Gresley was a man who travelled widely and had befriended Ettore Bugatti, from whom he learned the importance of streamlining. He applied these ideas to the A4 pacific locomotives, but also to the rest of the train with articulated coaches where the gaps between coaches with ‘India-rubber fairings’, and a streamlined observation car minimised turbulence following the train.

Andrew also emphasised the importance of LNER’s publicity and service that accompanied the streamlined trains, with the train as the very visible and marketable ‘face’ for the offering.

The second World War and nationalisation almost certainly extended the life of steam in the UK by about 20 years, and the story moves to the 1960s where there was both an urgent need to do something about the competitiveness of long distance rail and to solve some fundamental problems of keeping trains on the track at higher speed. Andrew mentioned three people who were transformational in UK railways and had influence worldwide.

Dr Alan Wickens led the research work to understand why high speed trains were prone to derail and to provide solutions, leading directly to the work on the Advanced Passenger Train.

Terry Miller, then chief mechanical engineer of British Railways, led the development of the HST and the strong, light and spacious Mark 3 carriage; and Kenneth Grange designed the iconic and timeless “face” of the HST. Andrew argued that these three men had a transformational impact on the UK’s long distance passenger services. Together with the Deltics on the East Coast, and the ‘sparks effect’ on the West Coast main lines, BR had products that could be marketed well, and developed the ‘Inter-City’ brand, with the HST and Mark 3 coach featuring strongly in advertising. The HST still holds the world speed record for a diesel train of 148mph, recorded in 1987.

Andrew concluded that the HST has had a transformational impact on the UK economy (for example, people now commute to London from York) and is going to continue in front line inter-city service in Scotland until the end of the 2020s, still retaining the timeless good looks designed by Kenneth Grange all those years ago.

Today and tomorrow

The keynote address was given by Karen Boswell OBE, managing director of Hitachi Rail Europe. Her message was that high speed has been good for Britain. Moving on from the success of the HST, she talked about the contribution of the class 395 trains to the economy of Kent, how these trains have halved the journey time to Ashford and that the domestic high speed service carries half the passengers that use the High Speed 1 route.

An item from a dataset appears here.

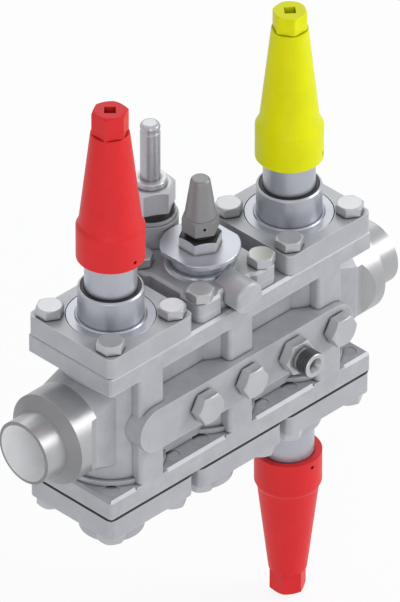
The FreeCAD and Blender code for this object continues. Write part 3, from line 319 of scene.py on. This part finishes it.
    def _bump(self, tree: Tree, height: Socket) -> Socket:
        """Raise the grain.

        Args:
            tree: the material's nodes.
            height: the grain's height.

        Returns:
            The bumpy surface's normal.
        """
        bump = tree.nodes.new("ShaderNodeBump")
        bump.inputs["Strength"].default_value = self.grain
        bump.inputs["Distance"].default_value = RECIPE.grain_height_mm * MM
        tree.links.new(height, bump.inputs["Height"])
        return bump.outputs["Normal"]

    @staticmethod
    def _vector(tree: Tree, operation: str, vector: Socket, other: Triple | None = None) -> bpy.types.Node:
        """Add one vector operation.

        Args:
            tree: the material's nodes.
            operation: its kind.
            vector: the vector that it works on.
            other: its fixed second vector, if it takes one.

        Returns:
            The operation's node.
        """
        node = tree.nodes.new("ShaderNodeVectorMath")
        node.operation = operation
        tree.links.new(vector, node.inputs[0])
        if other is not None:
            node.inputs[1].default_value = other
        return node

    def _rings(self, tree: Tree, place: Socket, grain: Socket, turning: Turning) -> Socket:
        """Add rings round the turning's axis to the grain.

        Args:
            tree: the material's nodes.
            place: the object coordinates.
            grain: the height so far.
            turning: the axis of the rings and how close they are.

        Returns:
            The height with the rings.
        """
        sideways = turning.direction.value
        forwards = tuple(1.0 - part for part in sideways)
        centred = self._vector(tree, "SUBTRACT", place, turning.centre).outputs["Vector"]
        across = self._vector(tree, "MULTIPLY", centred, sideways).outputs["Vector"]
        radius = self._vector(tree, "LENGTH", across).outputs["Value"]
        along = self._vector(tree, "DOT_PRODUCT", centred, forwards).outputs["Value"]
        reach = tree.nodes.new("ShaderNodeMath")
        reach.operation = "ADD"
        tree.links.new(radius, reach.inputs[0])
        tree.links.new(along, reach.inputs[1])
        phase = tree.nodes.new("ShaderNodeTexNoise")
        phase.noise_dimensions = "1D"
        phase.inputs["Scale"].default_value = turning.rings_per_metre
        phase.inputs["Detail"].default_value = RECIPE.ring_detail
        tree.links.new(reach.outputs["Value"], phase.inputs["W"])
        mixed = tree.nodes.new("ShaderNodeMix")
        mixed.inputs["Factor"].default_value = RECIPE.ring_share
        tree.links.new(grain, mixed.inputs["A"])
        tree.links.new(phase.outputs["Fac"], mixed.inputs["B"])
        return mixed.outputs["Result"]


# In the finishes below, the corner and seam settings paint shade into corners and seams, and the edge
# settings lighten outside edges with wear and a painted highlight.
CASTING = Finish("zinc_casting", "cast_steel", (0.41, 0.415, 0.44), metallic=0.25, roughness=0.46,
                 mottle=0.09, mottle_scale=70.0, grain=0.3, grain_scale=520.0,
                 corner_shade=0.5, corner_reach=0.0035, edge_wear_and_highlight=0.5)
COVER = Finish("zinc_cover", "plated_cover", (0.41, 0.415, 0.44), metallic=0.3, roughness=0.42,
               mottle=0.07, grain=0.2, grain_scale=600.0,
               corner_shade=0.7, corner_reach=0.0045, edge_wear_and_highlight=0.5)
MACHINED = Finish("machined_steel", "machined_steel", (0.42, 0.435, 0.48), metallic=0.5, roughness=0.32,
                  mottle=0.05, corner_shade=0.75, edge_wear_and_highlight=0.4, edge_reach=FINE_REACH)
PIPE_END = Finish("turned_pipe_end", "machined_steel", (0.40, 0.40, 0.41), metallic=0.55, roughness=0.34,
                  mottle=0.06, corner_shade=0.6, edge_wear_and_highlight=0.3, edge_reach=FINE_REACH)
# Painted light: the bore of the pipe ends, painted near-white so that its inside looks lit.
PIPE_BORE_PAINTED_LIGHT = Finish("pipe_bore_painted_light", "machined_steel", (0.95, 0.95, 0.955), metallic=0.0, roughness=0.45,
                   mottle=0.04, corner_shade=0.0)
# Painted shade: faces of the pipe ends that look along the pipe are painted a darker steel.
PIPE_FACE_PAINTED_SHADE = Finish("pipe_face_painted_shade", "machined_steel", (0.24, 0.24, 0.245), metallic=0.5, roughness=0.38,
                   mottle=0.06, corner_shade=0.6)
SCREW = Finish("plated_screws", "screw_steel", (0.47, 0.475, 0.49), metallic=0.55, roughness=0.34,
               mottle=0.06, corner_shade=0.85, edge_wear_and_highlight=0.4, edge_reach=FINE_REACH)
NUT = Finish("plated_nuts", "nut_steel", (0.56, 0.57, 0.60), metallic=0.45, roughness=0.34,
             mottle=0.06, corner_shade=0.6, edge_wear_and_highlight=0.4, edge_reach=FINE_REACH)
STAINLESS = Finish("ground_stainless", "stainless", (0.47, 0.48, 0.51), metallic=0.5, roughness=0.32,
                   mottle=0.04, corner_shade=0.6)
SPRING = Finish("spring_wire", "spring_steel", (0.40, 0.40, 0.41), metallic=0.9, roughness=0.35)
FLUORO = Finish("white_seal", "fluoropolymer", (0.82, 0.82, 0.80), metallic=0.0, roughness=0.5,
                corner_shade=0.2)
GASKET = Finish("fibre_gasket", "gasket_fibre", (0.045, 0.05, 0.035), metallic=0.0, roughness=0.8,
                grain=0.4, grain_scale=900.0)
RUBBER = Finish("black_ring", "black_rubber", (0.012, 0.012, 0.013), metallic=0.0, roughness=0.5,
                corner_shade=0.0)
BLACK_RING = Finish("black_oxide_ring", "machined_steel", (0.03, 0.03, 0.032), metallic=0.4, roughness=0.42,
                    corner_shade=0.3)
# Painted shadow: the black of the ring, used for the seal cap's shade on the stem nut.
NECK_PAINTED_SHADOW = replace(BLACK_RING, name="neck_painted_shadow", slot=NUT.slot)
WASHER = Finish("soft_washer", "soft_aluminium", (0.30, 0.30, 0.31), metallic=0.7, roughness=0.40,
                corner_shade=0.8)
CONNECTOR = Finish("plated_connector", "connector_steel", (0.46, 0.465, 0.48), metallic=0.5, roughness=0.34,
                   corner_shade=0.8, edge_wear_and_highlight=0.4, edge_reach=0.0006)
DARK_THREAD = Finish("dark_thread", "connector_steel", (0.10, 0.10, 0.105), metallic=0.6, roughness=0.38)
RED = Finish("red_cap", "red_cap", (0.71, 0.026, 0.029), metallic=0.0, roughness=0.42,
             mottle=0.05, grain=0.06, corner_shade=0.6, corner_reach=0.003,
             edge_wear_and_highlight=0.25, edge_reach=FINE_REACH, specular=0.16)
YELLOW = Finish("yellow_cap", "yellow_cap", (0.72, 0.73, 0.0), metallic=0.0, roughness=0.42,
                mottle=0.04, grain=0.06, corner_shade=0.55, corner_reach=0.003,
                edge_wear_and_highlight=0.2, edge_reach=FINE_REACH, specular=0.16)
SEAL_GREY = Finish("grey_seal_cap", "seal_cap_grey", (0.23, 0.23, 0.235), metallic=0.3, roughness=0.42,
                   mottle=0.06, corner_shade=0.7, edge_wear_and_highlight=0.4, edge_reach=FINE_REACH)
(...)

The success of this fleet has established Hitachi’s reputation in the UK and has led to the orders for high- speed trains for East Coast, Great Western Railway and Trans Pennine Express as well as inter-regional trains for the Edinburgh-Glasgow route.

Karen’s message emphasised connectivity, creativity, collaboration, and engagement with people at all levels, whether customers or employees. Moreover, she highlighted that high-speed lines are successful the world over. Don’t let critics talk HS2 down, she said.

Practical lessons of high speed

Jim Steer, who set up Steer Davies and Gleave in 1978 and has been a champion of high speed rail for over three decades, talked about what can be learned from 125mph operation in the UK, from High Speed 1 and from the experience of France.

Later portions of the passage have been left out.